_Available records_.

━━━━━━━━━━━━━━━━━━━━━━━━━━━━━━

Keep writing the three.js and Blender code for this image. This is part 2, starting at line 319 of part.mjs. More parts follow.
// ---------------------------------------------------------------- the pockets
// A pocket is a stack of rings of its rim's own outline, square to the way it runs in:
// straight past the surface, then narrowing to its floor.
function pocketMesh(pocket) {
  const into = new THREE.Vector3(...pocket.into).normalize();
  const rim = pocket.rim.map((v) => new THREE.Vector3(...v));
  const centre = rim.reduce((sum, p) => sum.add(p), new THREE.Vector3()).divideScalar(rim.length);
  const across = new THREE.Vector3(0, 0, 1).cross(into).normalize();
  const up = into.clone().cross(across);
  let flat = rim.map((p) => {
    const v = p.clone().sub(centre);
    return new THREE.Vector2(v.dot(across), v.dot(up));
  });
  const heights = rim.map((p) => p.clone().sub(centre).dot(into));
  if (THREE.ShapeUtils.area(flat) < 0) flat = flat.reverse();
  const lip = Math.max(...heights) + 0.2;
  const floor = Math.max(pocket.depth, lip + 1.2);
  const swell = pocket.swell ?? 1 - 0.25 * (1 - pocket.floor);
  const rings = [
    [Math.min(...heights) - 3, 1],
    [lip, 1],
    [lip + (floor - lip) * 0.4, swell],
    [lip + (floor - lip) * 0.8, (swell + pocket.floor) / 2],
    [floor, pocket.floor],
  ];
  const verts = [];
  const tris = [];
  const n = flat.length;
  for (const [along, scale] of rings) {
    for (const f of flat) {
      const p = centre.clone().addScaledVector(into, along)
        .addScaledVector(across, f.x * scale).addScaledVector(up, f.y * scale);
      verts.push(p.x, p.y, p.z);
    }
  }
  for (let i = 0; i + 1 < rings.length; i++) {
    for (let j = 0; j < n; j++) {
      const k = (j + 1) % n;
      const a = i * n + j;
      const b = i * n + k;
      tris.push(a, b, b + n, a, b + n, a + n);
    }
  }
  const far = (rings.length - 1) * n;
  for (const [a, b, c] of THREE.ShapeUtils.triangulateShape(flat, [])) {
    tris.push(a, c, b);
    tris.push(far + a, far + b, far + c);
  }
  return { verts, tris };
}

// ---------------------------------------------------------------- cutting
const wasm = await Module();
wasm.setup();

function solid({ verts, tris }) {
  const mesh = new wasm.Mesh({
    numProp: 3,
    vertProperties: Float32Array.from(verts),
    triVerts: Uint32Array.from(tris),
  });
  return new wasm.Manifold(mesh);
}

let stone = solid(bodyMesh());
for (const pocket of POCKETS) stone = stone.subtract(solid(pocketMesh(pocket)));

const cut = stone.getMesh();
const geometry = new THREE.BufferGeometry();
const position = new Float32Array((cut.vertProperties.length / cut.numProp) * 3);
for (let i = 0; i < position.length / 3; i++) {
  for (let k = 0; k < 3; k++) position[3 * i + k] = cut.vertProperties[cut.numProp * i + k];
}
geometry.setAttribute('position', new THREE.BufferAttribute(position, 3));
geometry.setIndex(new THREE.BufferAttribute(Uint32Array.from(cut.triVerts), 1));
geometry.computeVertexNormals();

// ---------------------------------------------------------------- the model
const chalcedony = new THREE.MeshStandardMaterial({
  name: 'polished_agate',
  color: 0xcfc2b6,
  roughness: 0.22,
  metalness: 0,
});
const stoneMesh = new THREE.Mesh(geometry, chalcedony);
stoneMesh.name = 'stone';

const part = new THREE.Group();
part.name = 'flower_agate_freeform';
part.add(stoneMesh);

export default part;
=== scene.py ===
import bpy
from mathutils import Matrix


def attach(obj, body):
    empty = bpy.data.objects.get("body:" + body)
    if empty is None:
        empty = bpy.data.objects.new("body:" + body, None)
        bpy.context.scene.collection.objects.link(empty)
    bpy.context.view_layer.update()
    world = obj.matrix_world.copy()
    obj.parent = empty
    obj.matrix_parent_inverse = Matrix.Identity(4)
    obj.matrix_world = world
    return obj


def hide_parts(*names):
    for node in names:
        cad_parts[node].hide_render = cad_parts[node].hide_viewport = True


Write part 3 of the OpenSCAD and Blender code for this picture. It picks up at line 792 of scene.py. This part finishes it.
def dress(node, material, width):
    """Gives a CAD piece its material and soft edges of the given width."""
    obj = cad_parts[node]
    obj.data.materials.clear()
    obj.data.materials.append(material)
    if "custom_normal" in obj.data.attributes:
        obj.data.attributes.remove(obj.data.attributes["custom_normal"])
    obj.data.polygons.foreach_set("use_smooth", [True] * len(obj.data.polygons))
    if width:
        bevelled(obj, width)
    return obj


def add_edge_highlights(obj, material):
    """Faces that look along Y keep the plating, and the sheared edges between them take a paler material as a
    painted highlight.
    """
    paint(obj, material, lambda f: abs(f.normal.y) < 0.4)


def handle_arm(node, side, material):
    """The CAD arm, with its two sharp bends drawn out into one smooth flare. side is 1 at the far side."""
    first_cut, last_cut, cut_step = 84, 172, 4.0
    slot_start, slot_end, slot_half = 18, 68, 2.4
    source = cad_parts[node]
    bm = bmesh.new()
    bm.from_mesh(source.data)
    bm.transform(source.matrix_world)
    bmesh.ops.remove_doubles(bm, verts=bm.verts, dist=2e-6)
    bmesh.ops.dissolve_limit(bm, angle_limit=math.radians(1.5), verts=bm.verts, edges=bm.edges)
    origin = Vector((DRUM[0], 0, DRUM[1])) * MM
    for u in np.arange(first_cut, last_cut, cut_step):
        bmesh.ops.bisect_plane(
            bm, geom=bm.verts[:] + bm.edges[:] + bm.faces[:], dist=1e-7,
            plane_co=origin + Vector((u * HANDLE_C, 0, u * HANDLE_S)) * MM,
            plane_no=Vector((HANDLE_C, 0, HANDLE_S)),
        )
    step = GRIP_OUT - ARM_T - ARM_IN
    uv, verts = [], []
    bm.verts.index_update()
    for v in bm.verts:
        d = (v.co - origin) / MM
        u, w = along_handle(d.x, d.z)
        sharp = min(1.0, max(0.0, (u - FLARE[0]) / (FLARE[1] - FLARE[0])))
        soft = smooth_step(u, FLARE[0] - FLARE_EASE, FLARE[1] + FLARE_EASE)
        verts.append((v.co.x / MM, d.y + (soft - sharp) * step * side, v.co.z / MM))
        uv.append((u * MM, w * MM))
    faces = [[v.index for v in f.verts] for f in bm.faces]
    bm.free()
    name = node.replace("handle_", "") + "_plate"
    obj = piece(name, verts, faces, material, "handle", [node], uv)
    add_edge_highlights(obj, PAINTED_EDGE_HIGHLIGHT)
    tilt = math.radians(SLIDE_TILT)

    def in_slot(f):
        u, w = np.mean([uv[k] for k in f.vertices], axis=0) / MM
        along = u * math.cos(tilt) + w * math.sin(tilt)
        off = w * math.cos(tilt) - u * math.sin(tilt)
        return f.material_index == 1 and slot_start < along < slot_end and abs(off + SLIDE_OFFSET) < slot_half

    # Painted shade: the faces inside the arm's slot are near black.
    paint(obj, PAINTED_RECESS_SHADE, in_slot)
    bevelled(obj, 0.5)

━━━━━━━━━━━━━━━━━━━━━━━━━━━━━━

_Set exercise_. Repeat the data precisely, line by line.

_Solution to the problem_.
Keep writing the three.js and Blender code for this image. This is part 2, starting at line 319 of part.mjs. More parts follow.
// ---------------------------------------------------------------- the pockets
// A pocket is a stack of rings of its rim's own outline, square to the way it runs in:
// straight past the surface, then narrowing to its floor.
function pocketMesh(pocket) {
  const into = new THREE.Vector3(...pocket.into).normalize();
  const rim = pocket.rim.map((v) => new THREE.Vector3(...v));
  const centre = rim.reduce((sum, p) => sum.add(p), new THREE.Vector3()).divideScalar(rim.length);
  const across = new THREE.Vector3(0, 0, 1).cross(into).normalize();
  const up = into.clone().cross(across);
  let flat = rim.map((p) => {
    const v = p.clone().sub(centre);
    return new THREE.Vector2(v.dot(across), v.dot(up));
  });
  const heights = rim.map((p) => p.clone().sub(centre).dot(into));
  if (THREE.ShapeUtils.area(flat) < 0) flat = flat.reverse();
  const lip = Math.max(...heights) + 0.2;
  const floor = Math.max(pocket.depth, lip + 1.2);
  const swell = pocket.swell ?? 1 - 0.25 * (1 - pocket.floor);
  const rings = [
    [Math.min(...heights) - 3, 1],
    [lip, 1],
    [lip + (floor - lip) * 0.4, swell],
    [lip + (floor - lip) * 0.8, (swell + pocket.floor) / 2],
    [floor, pocket.floor],
  ];
  const verts = [];
  const tris = [];
  const n = flat.length;
  for (const [along, scale] of rings) {
    for (const f of flat) {
      const p = centre.clone().addScaledVector(into, along)
        .addScaledVector(across, f.x * scale).addScaledVector(up, f.y * scale);
      verts.push(p.x, p.y, p.z);
    }
  }
  for (let i = 0; i + 1 < rings.length; i++) {
    for (let j = 0; j < n; j++) {
      const k = (j + 1) % n;
      const a = i * n + j;
      const b = i * n + k;
      tris.push(a, b, b + n, a, b + n, a + n);
    }
  }
  const far = (rings.length - 1) * n;
  for (const [a, b, c] of THREE.ShapeUtils.triangulateShape(flat, [])) {
    tris.push(a, c, b);
    tris.push(far + a, far + b, far + c);
  }
  return { verts, tris };
}

// ---------------------------------------------------------------- cutting
const wasm = await Module();
wasm.setup();

function solid({ verts, tris }) {
  const mesh = new wasm.Mesh({
    numProp: 3,
    vertProperties: Float32Array.from(verts),
    triVerts: Uint32Array.from(tris),
  });
  return new wasm.Manifold(mesh);
}

let stone = solid(bodyMesh());
for (const pocket of POCKETS) stone = stone.subtract(solid(pocketMesh(pocket)));

const cut = stone.getMesh();
const geometry = new THREE.BufferGeometry();
const position = new Float32Array((cut.vertProperties.length / cut.numProp) * 3);
for (let i = 0; i < position.length / 3; i++) {
  for (let k = 0; k < 3; k++) position[3 * i + k] = cut.vertProperties[cut.numProp * i + k];
}
geometry.setAttribute('position', new THREE.BufferAttribute(position, 3));
geometry.setIndex(new THREE.BufferAttribute(Uint32Array.from(cut.triVerts), 1));
geometry.computeVertexNormals();

// ---------------------------------------------------------------- the model
const chalcedony = new THREE.MeshStandardMaterial({
  name: 'polished_agate',
  color: 0xcfc2b6,
  roughness: 0.22,
  metalness: 0,
});
const stoneMesh = new THREE.Mesh(geometry, chalcedony);
stoneMesh.name = 'stone';

const part = new THREE.Group();
part.name = 'flower_agate_freeform';
part.add(stoneMesh);

export default part;
=== scene.py ===
import bpy
from mathutils import Matrix


def attach(obj, body):
    empty = bpy.data.objects.get("body:" + body)
    if empty is None:
        empty = bpy.data.objects.new("body:" + body, None)
        bpy.context.scene.collection.objects.link(empty)
    bpy.context.view_layer.update()
    world = obj.matrix_world.copy()
    obj.parent = empty
    obj.matrix_parent_inverse = Matrix.Identity(4)
    obj.matrix_world = world
    return obj


def hide_parts(*names):
    for node in names:
        cad_parts[node].hide_render = cad_parts[node].hide_viewport = True


Write part 3 of the OpenSCAD and Blender code for this picture. It picks up at line 792 of scene.py. This part finishes it.
def dress(node, material, width):
    """Gives a CAD piece its material and soft edges of the given width."""
    obj = cad_parts[node]
    obj.data.materials.clear()
    obj.data.materials.append(material)
    if "custom_normal" in obj.data.attributes:
        obj.data.attributes.remove(obj.data.attributes["custom_normal"])
    obj.data.polygons.foreach_set("use_smooth", [True] * len(obj.data.polygons))
    if width:
        bevelled(obj, width)
    return obj


def add_edge_highlights(obj, material):
    """Faces that look along Y keep the plating, and the sheared edges between them take a paler material as a
    painted highlight.
    """
    paint(obj, material, lambda f: abs(f.normal.y) < 0.4)


def handle_arm(node, side, material):
    """The CAD arm, with its two sharp bends drawn out into one smooth flare. side is 1 at the far side."""
    first_cut, last_cut, cut_step = 84, 172, 4.0
    slot_start, slot_end, slot_half = 18, 68, 2.4
    source = cad_parts[node]
    bm = bmesh.new()
    bm.from_mesh(source.data)
    bm.transform(source.matrix_world)
    bmesh.ops.remove_doubles(bm, verts=bm.verts, dist=2e-6)
    bmesh.ops.dissolve_limit(bm, angle_limit=math.radians(1.5), verts=bm.verts, edges=bm.edges)
    origin = Vector((DRUM[0], 0, DRUM[1])) * MM
    for u in np.arange(first_cut, last_cut, cut_step):
        bmesh.ops.bisect_plane(
            bm, geom=bm.verts[:] + bm.edges[:] + bm.faces[:], dist=1e-7,
            plane_co=origin + Vector((u * HANDLE_C, 0, u * HANDLE_S)) * MM,
            plane_no=Vector((HANDLE_C, 0, HANDLE_S)),
        )
    step = GRIP_OUT - ARM_T - ARM_IN
    uv, verts = [], []
    bm.verts.index_update()
    for v in bm.verts:
        d = (v.co - origin) / MM
        u, w = along_handle(d.x, d.z)
        sharp = min(1.0, max(0.0, (u - FLARE[0]) / (FLARE[1] - FLARE[0])))
        soft = smooth_step(u, FLARE[0] - FLARE_EASE, FLARE[1] + FLARE_EASE)
        verts.append((v.co.x / MM, d.y + (soft - sharp) * step * side, v.co.z / MM))
        uv.append((u * MM, w * MM))
    faces = [[v.index for v in f.verts] for f in bm.faces]
    bm.free()
    name = node.replace("handle_", "") + "_plate"
    obj = piece(name, verts, faces, material, "handle", [node], uv)
    add_edge_highlights(obj, PAINTED_EDGE_HIGHLIGHT)
    tilt = math.radians(SLIDE_TILT)

    def in_slot(f):
        u, w = np.mean([uv[k] for k in f.vertices], axis=0) / MM
        along = u * math.cos(tilt) + w * math.sin(tilt)
        off = w * math.cos(tilt) - u * math.sin(tilt)
        return f.material_index == 1 and slot_start < along < slot_end and abs(off + SLIDE_OFFSET) < slot_half

    # Painted shade: the faces inside the arm's slot are near black.
    paint(obj, PAINTED_RECESS_SHADE, in_slot)
    bevelled(obj, 0.5)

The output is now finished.